In 1893, Georgia had 91 operating grain distillers, transforming malt, rye, and corn into alcohol. Small-scale fruit distilling also remained popular throughout the state, and that same year, 335 fruit distilleries produced 5,069 gallons of apple brandy and 29,887 gallons of peach brandy. Georgia was a leader in the production of distilled spirits, and only New York, Kentucky, and Virginia had more distilleries.

By the late 19th century, distilling — like many other businesses — had transformed from a rural, localized industry into a modernized national economy, and Georgia was home to several large-scale distilleries.

In 1867, Rufus M. Rose moved to Atlanta and began selling wholesale wine, liquor, and cigars. By the 1870s, he operated a retail store in downtown Atlanta and ran distilleries in Vinings, Georgia and Chattanooga, Tennessee. In 1894, he incorporated the business under the name R. M. Rose Company and, alongside his son Randolph Rose, ran the company while also serving as the secretary and treasurer of Mountain Spring Distillery, which produced “pure hand-made Georgia corn whiskey.”
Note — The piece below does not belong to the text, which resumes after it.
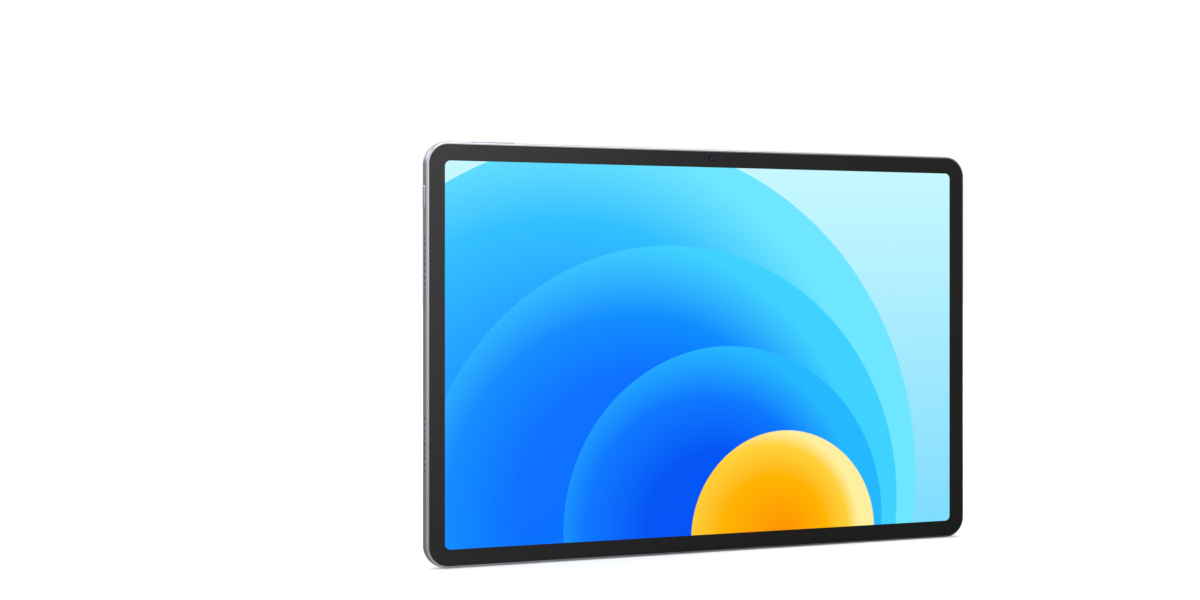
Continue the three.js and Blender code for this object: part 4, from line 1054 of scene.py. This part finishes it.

In 1907, Georgia passed the State Prohibition Act, which prohibited “the manufacture, sale, barter, giving away to induce trade, or keeping or furnishing at public places, or keeping on hand at places of business of any alcoholic, spirituous, malt or intoxicating bitters, or other drinks, which if drunk to excess will produce intoxication.” While underground operations continued, legal whiskey distilling stopped in Georgia and resumed only in 1935, after the repeal of statewide prohibition.